▶ _AIM_
Output an exact reproduction of the data.

▶ _DATA EXCERPT_
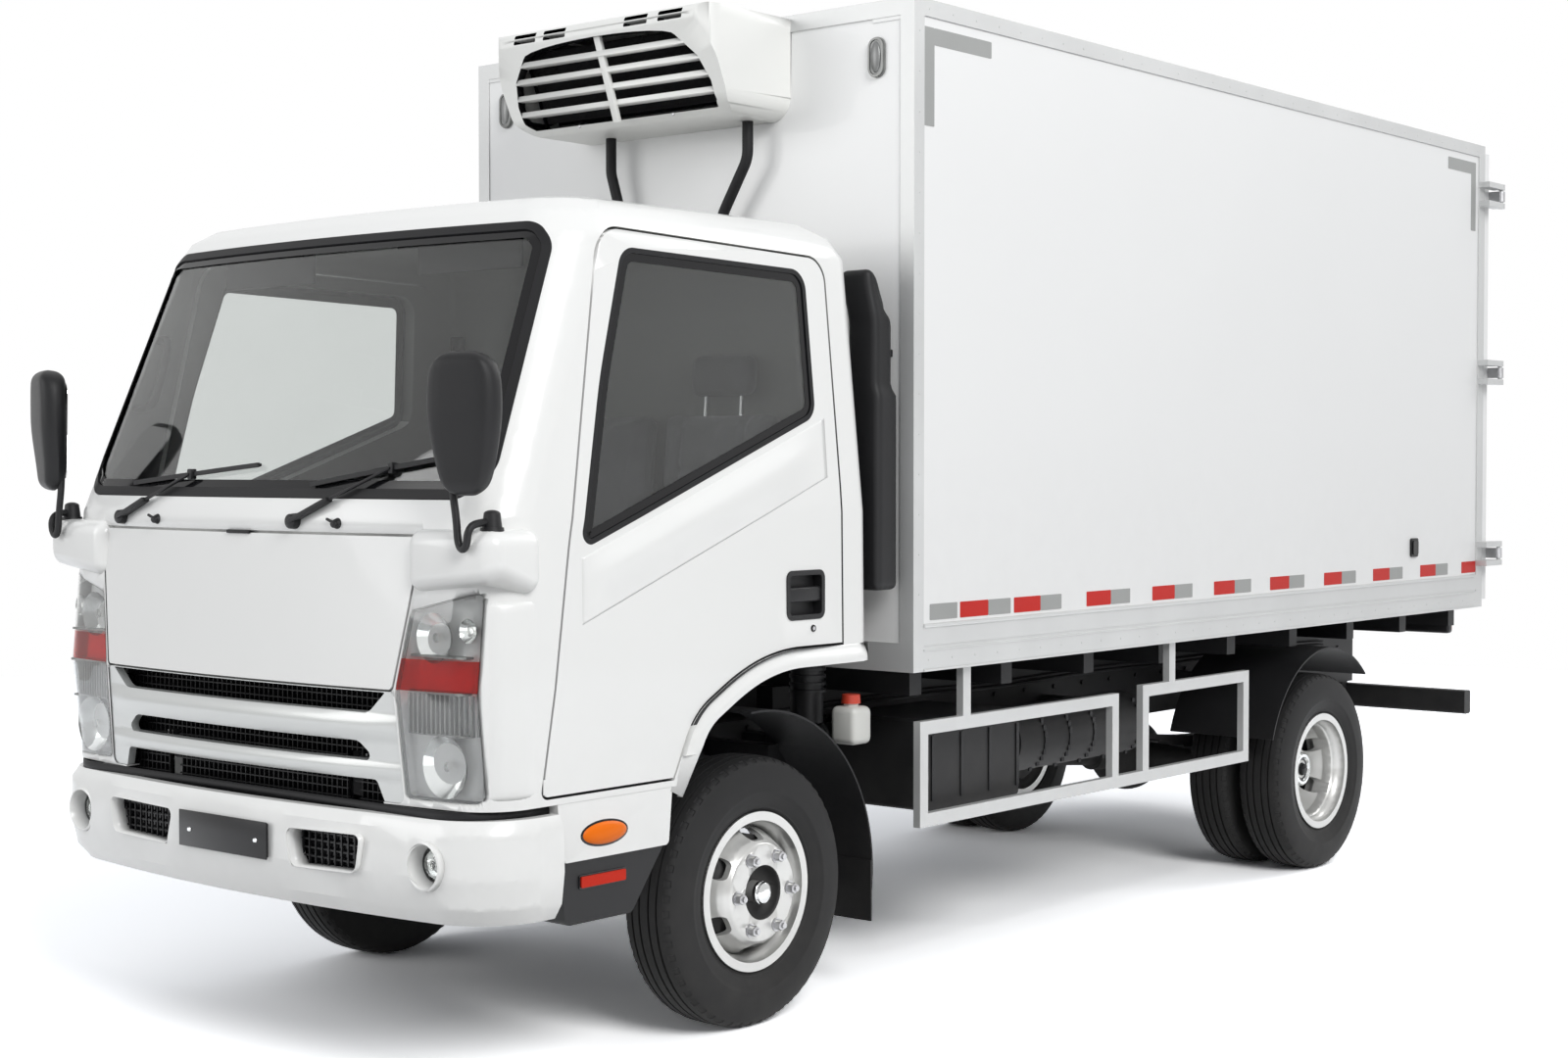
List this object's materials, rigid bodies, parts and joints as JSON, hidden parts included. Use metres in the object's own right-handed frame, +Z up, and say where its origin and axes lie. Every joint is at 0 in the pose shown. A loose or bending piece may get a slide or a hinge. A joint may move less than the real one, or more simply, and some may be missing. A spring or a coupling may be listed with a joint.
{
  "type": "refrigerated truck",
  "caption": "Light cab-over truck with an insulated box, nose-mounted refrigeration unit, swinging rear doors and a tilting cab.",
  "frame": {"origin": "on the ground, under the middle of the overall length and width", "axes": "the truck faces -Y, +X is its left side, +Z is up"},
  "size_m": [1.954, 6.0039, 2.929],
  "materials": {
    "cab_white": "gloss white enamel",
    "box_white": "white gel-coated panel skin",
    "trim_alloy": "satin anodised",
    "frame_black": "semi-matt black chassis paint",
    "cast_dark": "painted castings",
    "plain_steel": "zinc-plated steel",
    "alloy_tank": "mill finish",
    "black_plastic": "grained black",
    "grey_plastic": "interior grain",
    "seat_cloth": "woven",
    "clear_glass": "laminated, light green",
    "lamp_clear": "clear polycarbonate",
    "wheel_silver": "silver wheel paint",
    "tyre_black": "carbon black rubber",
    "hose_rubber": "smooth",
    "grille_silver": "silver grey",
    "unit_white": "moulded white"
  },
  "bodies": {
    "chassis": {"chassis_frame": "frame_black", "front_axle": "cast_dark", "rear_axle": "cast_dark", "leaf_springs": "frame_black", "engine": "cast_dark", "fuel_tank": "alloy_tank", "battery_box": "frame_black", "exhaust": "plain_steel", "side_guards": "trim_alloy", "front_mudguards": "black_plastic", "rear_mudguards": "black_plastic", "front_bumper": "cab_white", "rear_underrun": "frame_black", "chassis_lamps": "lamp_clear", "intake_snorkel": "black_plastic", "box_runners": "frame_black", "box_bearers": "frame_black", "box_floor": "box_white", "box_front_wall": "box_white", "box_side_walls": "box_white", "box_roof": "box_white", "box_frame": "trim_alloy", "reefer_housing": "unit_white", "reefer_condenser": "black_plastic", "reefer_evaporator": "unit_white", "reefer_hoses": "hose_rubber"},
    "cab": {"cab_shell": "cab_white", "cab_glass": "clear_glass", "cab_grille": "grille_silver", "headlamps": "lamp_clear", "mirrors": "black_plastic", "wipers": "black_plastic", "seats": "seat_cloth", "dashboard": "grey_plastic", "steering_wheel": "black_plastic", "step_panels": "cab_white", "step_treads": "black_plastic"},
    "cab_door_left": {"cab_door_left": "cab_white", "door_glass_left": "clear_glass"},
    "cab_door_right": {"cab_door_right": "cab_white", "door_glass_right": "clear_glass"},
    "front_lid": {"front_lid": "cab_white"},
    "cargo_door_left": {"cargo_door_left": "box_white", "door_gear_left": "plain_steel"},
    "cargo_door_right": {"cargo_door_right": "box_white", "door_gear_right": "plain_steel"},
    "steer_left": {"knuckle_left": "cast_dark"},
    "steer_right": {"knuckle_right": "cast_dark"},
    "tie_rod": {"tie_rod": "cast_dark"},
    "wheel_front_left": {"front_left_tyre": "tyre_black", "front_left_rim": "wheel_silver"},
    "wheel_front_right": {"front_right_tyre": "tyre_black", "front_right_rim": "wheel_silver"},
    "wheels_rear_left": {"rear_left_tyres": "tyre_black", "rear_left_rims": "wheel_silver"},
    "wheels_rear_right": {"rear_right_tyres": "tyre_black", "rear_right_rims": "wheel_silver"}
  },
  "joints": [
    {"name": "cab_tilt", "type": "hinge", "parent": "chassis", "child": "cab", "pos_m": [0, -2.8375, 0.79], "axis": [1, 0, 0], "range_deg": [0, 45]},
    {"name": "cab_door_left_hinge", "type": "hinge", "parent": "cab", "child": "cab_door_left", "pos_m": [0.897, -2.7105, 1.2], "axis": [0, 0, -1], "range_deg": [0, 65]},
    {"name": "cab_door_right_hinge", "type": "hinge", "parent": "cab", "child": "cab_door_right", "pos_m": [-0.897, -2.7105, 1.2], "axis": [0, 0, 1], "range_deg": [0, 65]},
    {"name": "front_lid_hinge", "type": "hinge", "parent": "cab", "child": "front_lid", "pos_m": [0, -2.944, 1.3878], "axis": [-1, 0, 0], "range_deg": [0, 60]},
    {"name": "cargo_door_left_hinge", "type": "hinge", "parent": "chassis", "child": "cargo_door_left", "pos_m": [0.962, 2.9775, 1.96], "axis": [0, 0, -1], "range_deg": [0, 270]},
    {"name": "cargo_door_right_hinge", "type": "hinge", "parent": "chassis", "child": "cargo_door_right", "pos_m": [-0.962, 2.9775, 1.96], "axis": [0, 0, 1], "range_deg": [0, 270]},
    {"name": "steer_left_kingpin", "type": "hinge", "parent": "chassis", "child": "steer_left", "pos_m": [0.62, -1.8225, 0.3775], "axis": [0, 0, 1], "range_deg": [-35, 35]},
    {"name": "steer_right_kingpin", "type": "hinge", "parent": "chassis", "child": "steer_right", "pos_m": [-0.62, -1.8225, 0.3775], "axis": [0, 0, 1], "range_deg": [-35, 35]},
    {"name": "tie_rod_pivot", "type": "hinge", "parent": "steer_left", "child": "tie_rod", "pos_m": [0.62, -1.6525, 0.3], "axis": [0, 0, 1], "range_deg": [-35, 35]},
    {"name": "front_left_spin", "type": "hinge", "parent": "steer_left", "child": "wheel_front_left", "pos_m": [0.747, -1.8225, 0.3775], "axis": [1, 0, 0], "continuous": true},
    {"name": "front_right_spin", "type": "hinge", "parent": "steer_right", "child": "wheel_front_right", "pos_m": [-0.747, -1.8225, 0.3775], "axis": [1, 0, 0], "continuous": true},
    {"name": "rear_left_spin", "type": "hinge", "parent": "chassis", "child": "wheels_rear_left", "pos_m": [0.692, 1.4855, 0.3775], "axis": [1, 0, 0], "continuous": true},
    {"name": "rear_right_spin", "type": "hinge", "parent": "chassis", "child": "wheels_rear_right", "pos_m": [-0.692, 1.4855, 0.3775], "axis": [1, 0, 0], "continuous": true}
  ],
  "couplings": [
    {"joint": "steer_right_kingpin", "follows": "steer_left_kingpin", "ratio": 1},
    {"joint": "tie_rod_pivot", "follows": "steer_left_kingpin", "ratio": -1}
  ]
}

▶ _FINISHED EXERCISE_
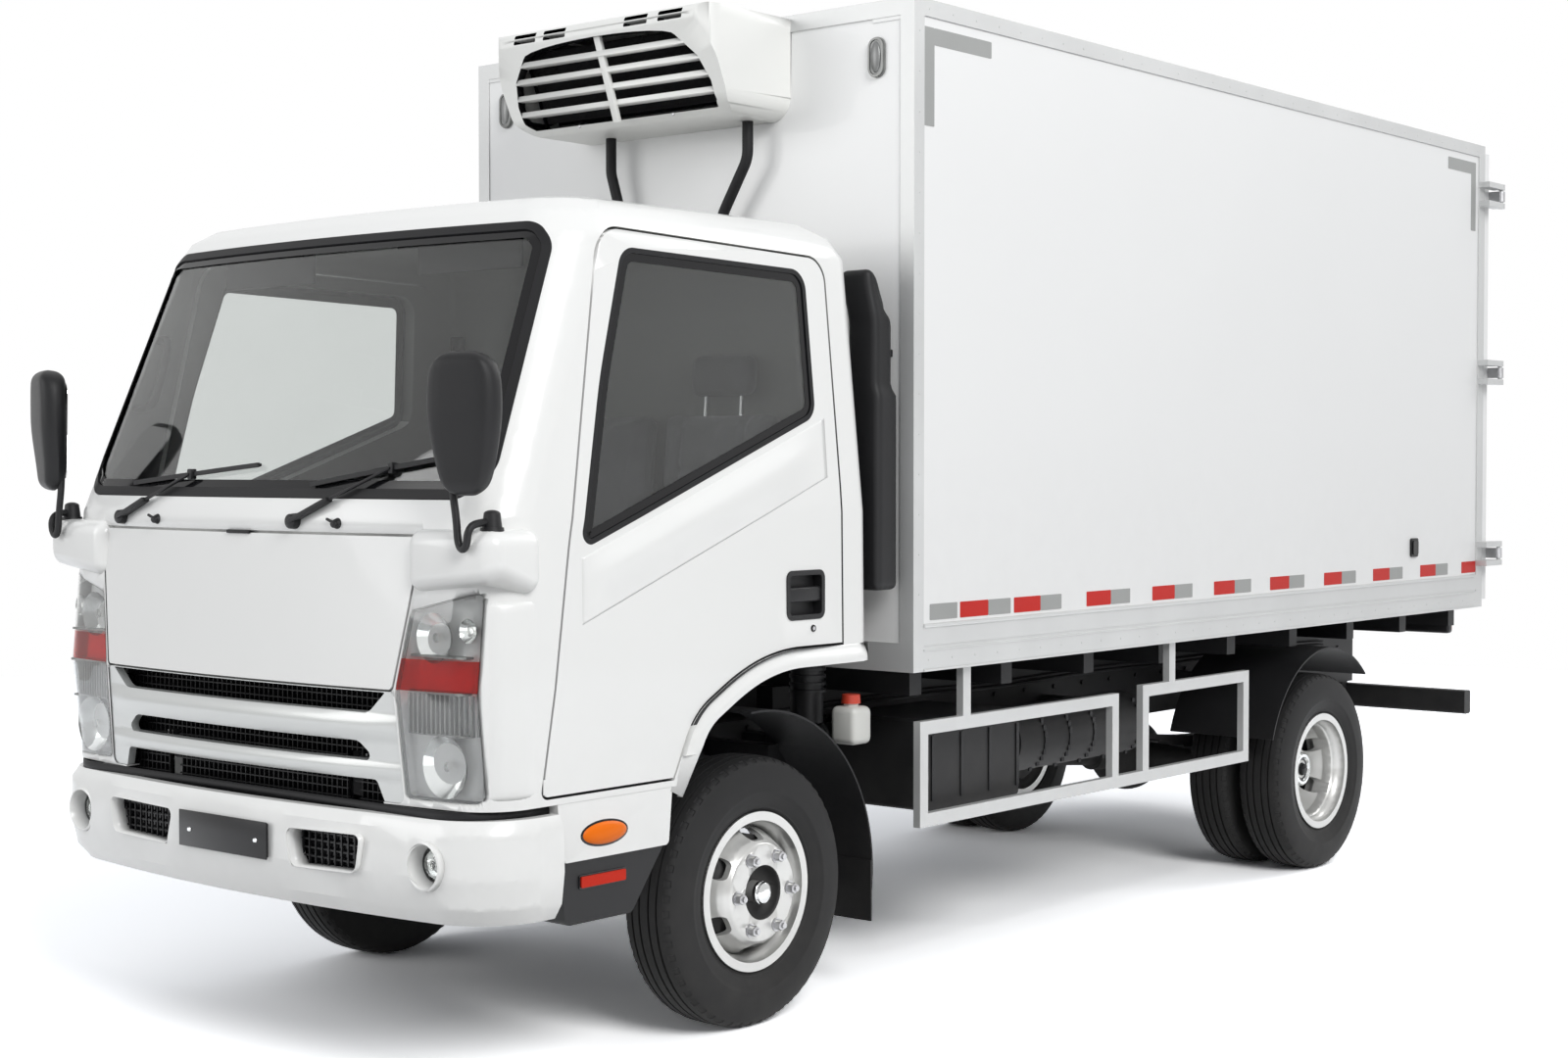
List this object's materials, rigid bodies, parts and joints as JSON, hidden parts included. Use metres in the object's own right-handed frame, +Z up, and say where its origin and axes lie. Every joint is at 0 in the pose shown. A loose or bending piece may get a slide or a hinge. A joint may move less than the real one, or more simply, and some may be missing. A spring or a coupling may be listed with a joint.
{
  "type": "refrigerated truck",
  "caption": "Light cab-over truck with an insulated box, nose-mounted refrigeration unit, swinging rear doors and a tilting cab.",
  "frame": {"origin": "on the ground, under the middle of the overall length and width", "axes": "the truck faces -Y, +X is its left side, +Z is up"},
  "size_m": [1.954, 6.0039, 2.929],
  "materials": {
    "cab_white": "gloss white enamel",
    "box_white": "white gel-coated panel skin",
    "trim_alloy": "satin anodised",
    "frame_black": "semi-matt black chassis paint",
    "cast_dark": "painted castings",
    "plain_steel": "zinc-plated steel",
    "alloy_tank": "mill finish",
    "black_plastic": "grained black",
    "grey_plastic": "interior grain",
    "seat_cloth": "woven",
    "clear_glass": "laminated, light green",
    "lamp_clear": "clear polycarbonate",
    "wheel_silver": "silver wheel paint",
    "tyre_black": "carbon black rubber",
    "hose_rubber": "smooth",
    "grille_silver": "silver grey",
    "unit_white": "moulded white"
  },
  "bodies": {
    "chassis": {"chassis_frame": "frame_black", "front_axle": "cast_dark", "rear_axle": "cast_dark", "leaf_springs": "frame_black", "engine": "cast_dark", "fuel_tank": "alloy_tank", "battery_box": "frame_black", "exhaust": "plain_steel", "side_guards": "trim_alloy", "front_mudguards": "black_plastic", "rear_mudguards": "black_plastic", "front_bumper": "cab_white", "rear_underrun": "frame_black", "chassis_lamps": "lamp_clear", "intake_snorkel": "black_plastic", "box_runners": "frame_black", "box_bearers": "frame_black", "box_floor": "box_white", "box_front_wall": "box_white", "box_side_walls": "box_white", "box_roof": "box_white", "box_frame": "trim_alloy", "reefer_housing": "unit_white", "reefer_condenser": "black_plastic", "reefer_evaporator": "unit_white", "reefer_hoses": "hose_rubber"},
    "cab": {"cab_shell": "cab_white", "cab_glass": "clear_glass", "cab_grille": "grille_silver", "headlamps": "lamp_clear", "mirrors": "black_plastic", "wipers": "black_plastic", "seats": "seat_cloth", "dashboard": "grey_plastic", "steering_wheel": "black_plastic", "step_panels": "cab_white", "step_treads": "black_plastic"},
    "cab_door_left": {"cab_door_left": "cab_white", "door_glass_left": "clear_glass"},
    "cab_door_right": {"cab_door_right": "cab_white", "door_glass_right": "clear_glass"},
    "front_lid": {"front_lid": "cab_white"},
    "cargo_door_left": {"cargo_door_left": "box_white", "door_gear_left": "plain_steel"},
    "cargo_door_right": {"cargo_door_right": "box_white", "door_gear_right": "plain_steel"},
    "steer_left": {"knuckle_left": "cast_dark"},
    "steer_right": {"knuckle_right": "cast_dark"},
    "tie_rod": {"tie_rod": "cast_dark"},
    "wheel_front_left": {"front_left_tyre": "tyre_black", "front_left_rim": "wheel_silver"},
    "wheel_front_right": {"front_right_tyre": "tyre_black", "front_right_rim": "wheel_silver"},
    "wheels_rear_left": {"rear_left_tyres": "tyre_black", "rear_left_rims": "wheel_silver"},
    "wheels_rear_right": {"rear_right_tyres": "tyre_black", "rear_right_rims": "wheel_silver"}
  },
  "joints": [
    {"name": "cab_tilt", "type": "hinge", "parent": "chassis", "child": "cab", "pos_m": [0, -2.8375, 0.79], "axis": [1, 0, 0], "range_deg": [0, 45]},
    {"name": "cab_door_left_hinge", "type": "hinge", "parent": "cab", "child": "cab_door_left", "pos_m": [0.897, -2.7105, 1.2], "axis": [0, 0, -1], "range_deg": [0, 65]},
    {"name": "cab_door_right_hinge", "type": "hinge", "parent": "cab", "child": "cab_door_right", "pos_m": [-0.897, -2.7105, 1.2], "axis": [0, 0, 1], "range_deg": [0, 65]},
    {"name": "front_lid_hinge", "type": "hinge", "parent": "cab", "child": "front_lid", "pos_m": [0, -2.944, 1.3878], "axis": [-1, 0, 0], "range_deg": [0, 60]},
    {"name": "cargo_door_left_hinge", "type": "hinge", "parent": "chassis", "child": "cargo_door_left", "pos_m": [0.962, 2.9775, 1.96], "axis": [0, 0, -1], "range_deg": [0, 270]},
    {"name": "cargo_door_right_hinge", "type": "hinge", "parent": "chassis", "child": "cargo_door_right", "pos_m": [-0.962, 2.9775, 1.96], "axis": [0, 0, 1], "range_deg": [0, 270]},
    {"name": "steer_left_kingpin", "type": "hinge", "parent": "chassis", "child": "steer_left", "pos_m": [0.62, -1.8225, 0.3775], "axis": [0, 0, 1], "range_deg": [-35, 35]},
    {"name": "steer_right_kingpin", "type": "hinge", "parent": "chassis", "child": "steer_right", "pos_m": [-0.62, -1.8225, 0.3775], "axis": [0, 0, 1], "range_deg": [-35, 35]},
    {"name": "tie_rod_pivot", "type": "hinge", "parent": "steer_left", "child": "tie_rod", "pos_m": [0.62, -1.6525, 0.3], "axis": [0, 0, 1], "range_deg": [-35, 35]},
    {"name": "front_left_spin", "type": "hinge", "parent": "steer_left", "child": "wheel_front_left", "pos_m": [0.747, -1.8225, 0.3775], "axis": [1, 0, 0], "continuous": true},
    {"name": "front_right_spin", "type": "hinge", "parent": "steer_right", "child": "wheel_front_right", "pos_m": [-0.747, -1.8225, 0.3775], "axis": [1, 0, 0], "continuous": true},
    {"name": "rear_left_spin", "type": "hinge", "parent": "chassis", "child": "wheels_rear_left", "pos_m": [0.692, 1.4855, 0.3775], "axis": [1, 0, 0], "continuous": true},
    {"name": "rear_right_spin", "type": "hinge", "parent": "chassis", "child": "wheels_rear_right", "pos_m": [-0.692, 1.4855, 0.3775], "axis": [1, 0, 0], "continuous": true}
  ],
  "couplings": [
    {"joint": "steer_right_kingpin", "follows": "steer_left_kingpin", "ratio": 1},
    {"joint": "tie_rod_pivot", "follows": "steer_left_kingpin", "ratio": -1}
  ]
}